The influence of eruptive movements, age, population size and other factors on the survival of the Shag (Phalacrocorax aristotelis (L.))
Abstract
Little is known of the causes of natural mortality in birds, mainly because it is difficult to find an adequate and unbiased sample of the dead. This is particularly true of the mortality in sea-birds which occurs away from the breeding grounds outside the breeding season or in the pre-breeding years. Despite these difficulties, and in the absence of formal proof, density-governing adult mortality is presumed by Lack (1954, 1966) and Wynne-Edwards (1962) to be widespread in bird species.
In recent years the gross annual adult mortality rate has been determined for more than a dozen species of sea-bird, but there has been no investigation of the relative importance of the various mortality, factors in relation to age, sex or breeding experience. This is surprising from a logical point of view since many of the theories which account for deferred maturity (Wynne-Edwards 1955, 1962; Lack 1954; Ashmole 1963; Amadon 1964) can only be resolved by a fuller knowledge of the causes of adult mortality. For example, the evolution of deferred maturity was explained in terms of group selection (Wynne-Edwards 1962) before any species had been examined thoroughly enough to exclude a more conventional explanation in terms of natural selection (Lack 1966). This is analogous to studying the evolution of intraspecific variation in clutch size without investigating the genetics of clutch size determination (see Birch & Ehrlich 1967).

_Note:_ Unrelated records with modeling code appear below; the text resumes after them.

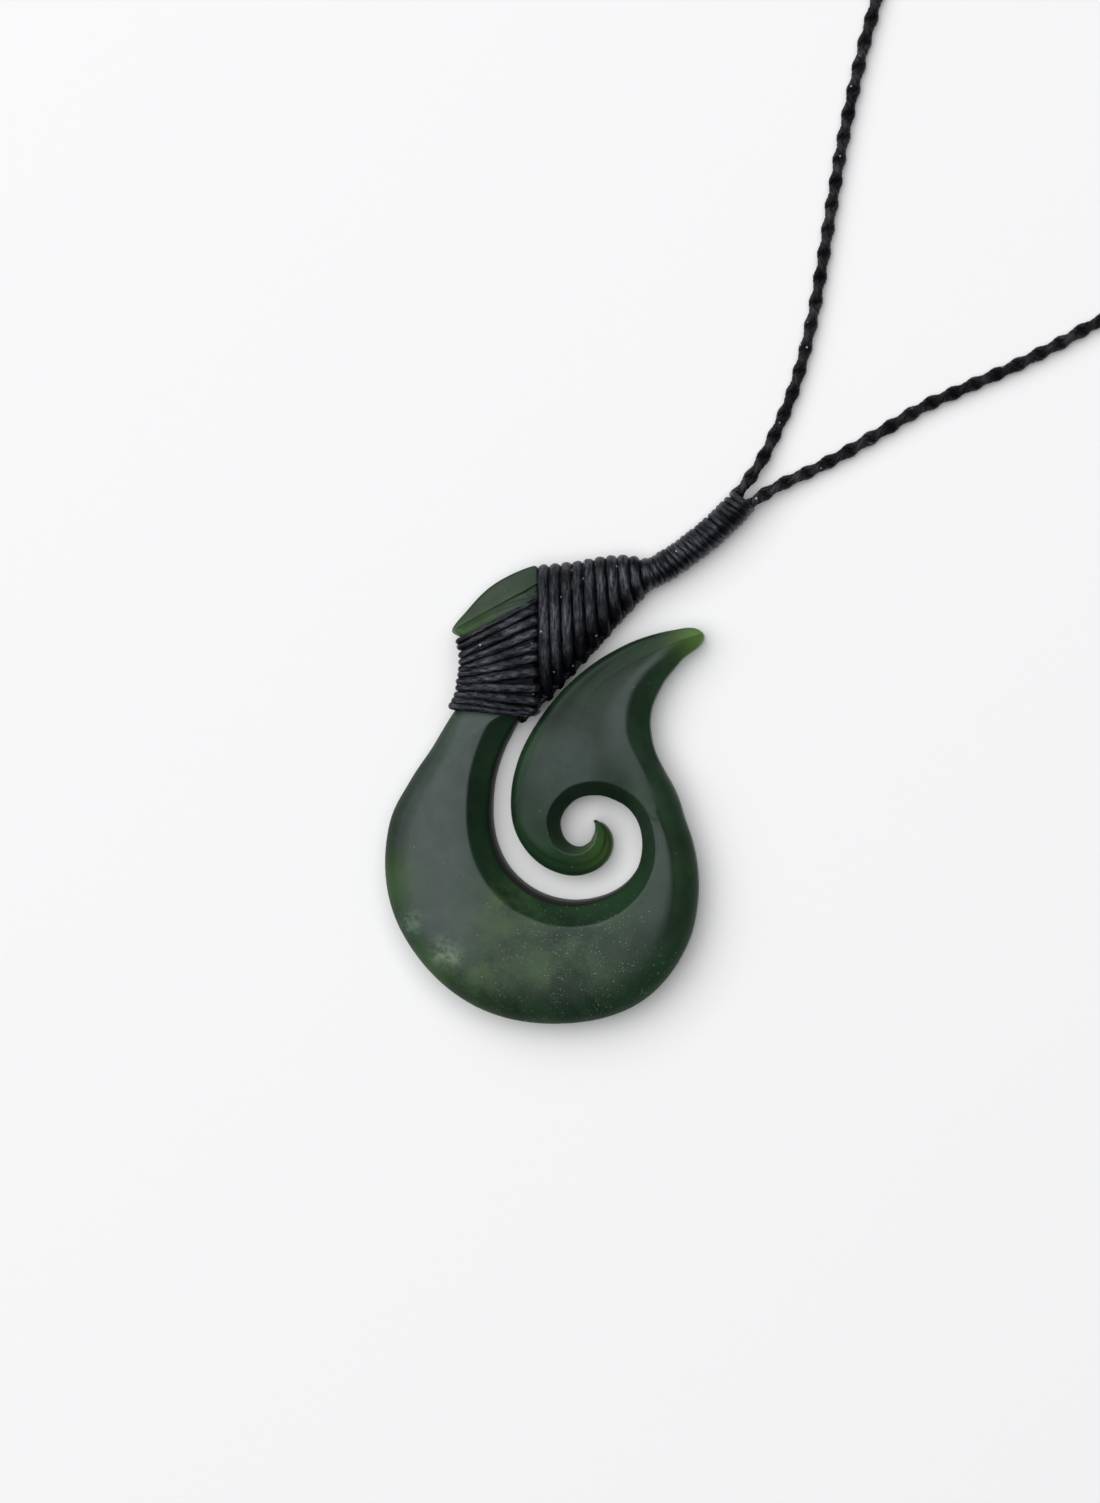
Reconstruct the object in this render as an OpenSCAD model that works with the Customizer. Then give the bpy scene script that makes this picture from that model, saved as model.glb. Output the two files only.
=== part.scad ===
// A carved stone hook pendant lashed to a plaited neck cord, lying on its flat back.
// +X is to the wearer's left, +Y runs from the bend up to the head, +Z is out of the stone's front.
// The origin is on the flat back, in the middle of the bend, straight below the spiral's eye.

/* [Stone hook] */
// Height of the stone, from the bottom of the bend to the top of the head
hook_height = 50; // [42:1:62]
// Width of the stone, from the bend's left side to the barb's tip
hook_width = 34.8; // [30:0.2:42]
// Thickness of the stone at the bend
hook_thickness = 6; // [5.4:0.1:8]
// Thickness of the stone at its neck and nose, under the lashings
neck_thickness = 3.4; // [2.6:0.1:4.2]
// Width of the bevel along the inner edge of the shank
bevel_width = 2.6; // [1.4:0.1:3]
// Rounding where the sides meet the flat back
back_round = 0.5; // [0.2:0.05:0.8]
// Rise of the front face in the middle of a section
dome_rise = 0.2; // [0:0.05:0.5]

/* [Lashings] */
// Thickness of the thread round the neck
lower_thread = 0.72; // [0.5:0.02:0.9]
// Number of turns round the neck
lower_turns = 11; // [8:1:14]
// Thickness of the thread over the nose
upper_thread = 1.2; // [0.9:0.05:1.5]
// Number of turns over the nose
upper_turns = 10; // [8:1:14]
// Length of the upper lashing, along X
upper_length = 11.8; // [10:0.2:15]
// How far the middle of its right end lies below the top of its left end
upper_drop = 1.2; // [0.2:0.1:2]
// How far its top edge arches above a straight line
upper_arch = 0.7; // [0:0.1:1.4]

/* [Neck whipping] */
// Length of the whipping round both legs of the cord
whipping_length = 12; // [8:0.5:18]
// Diameter of the whipping
whipping_diameter = 3.4; // [3:0.05:4.2]
// Number of turns in the whipping
whipping_turns = 18; // [12:1:24]
// Direction in which the whipping starts, in degrees up from +X
whipping_angle = 30; // [20:1:40]
// How far the whipping bends along its length, in degrees
whipping_bend = 19; // [4:1:26]

/* [Neck cord] */
// Length of the whole loop, with the whipping
loop_length = 681; // [640:1:720]
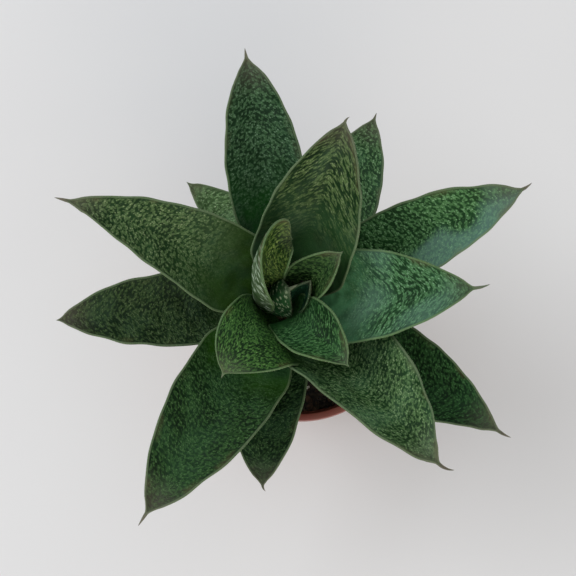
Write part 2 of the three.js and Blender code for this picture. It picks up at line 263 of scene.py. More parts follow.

Some investigations of the dispersal or mortality of species in the genus Phalacrocorax have already been made. Kortlandt (1942) gives an account of the population dynamics of the Dutch population of the cormorant P. carbo (L.) and includes estimates of the mortality in relation to sex and age, though he considered that the mortality rate would be doubled in a severe winter. The average annual adult mortality rate of the breeding adults was 10%, but difficulties were encountered in corrections for the loss of rings and through ring wear. Only a few of the breeding adults were individually colour-ringed, so that the recognition of individuals was very restricted. Coulson & White (1957) estimated the annual adult mortality of the shag (P. aristotelis) as 13±9% using Jackson's negative method as interpreted in the formulae of Bailey (1951, 1952). This method assumes an absence of emigration and is unsuitable for examining annual variation or for dealing with the individuals which could not be caught. The shags used in this pilot study were not of known age or sex, nor was their breeding success known. Snow (1960) gives an annual mortality estimate of 7% for adult shags on Lundy, Bristol Channel, but it was based on a sample of only 28 risk-years.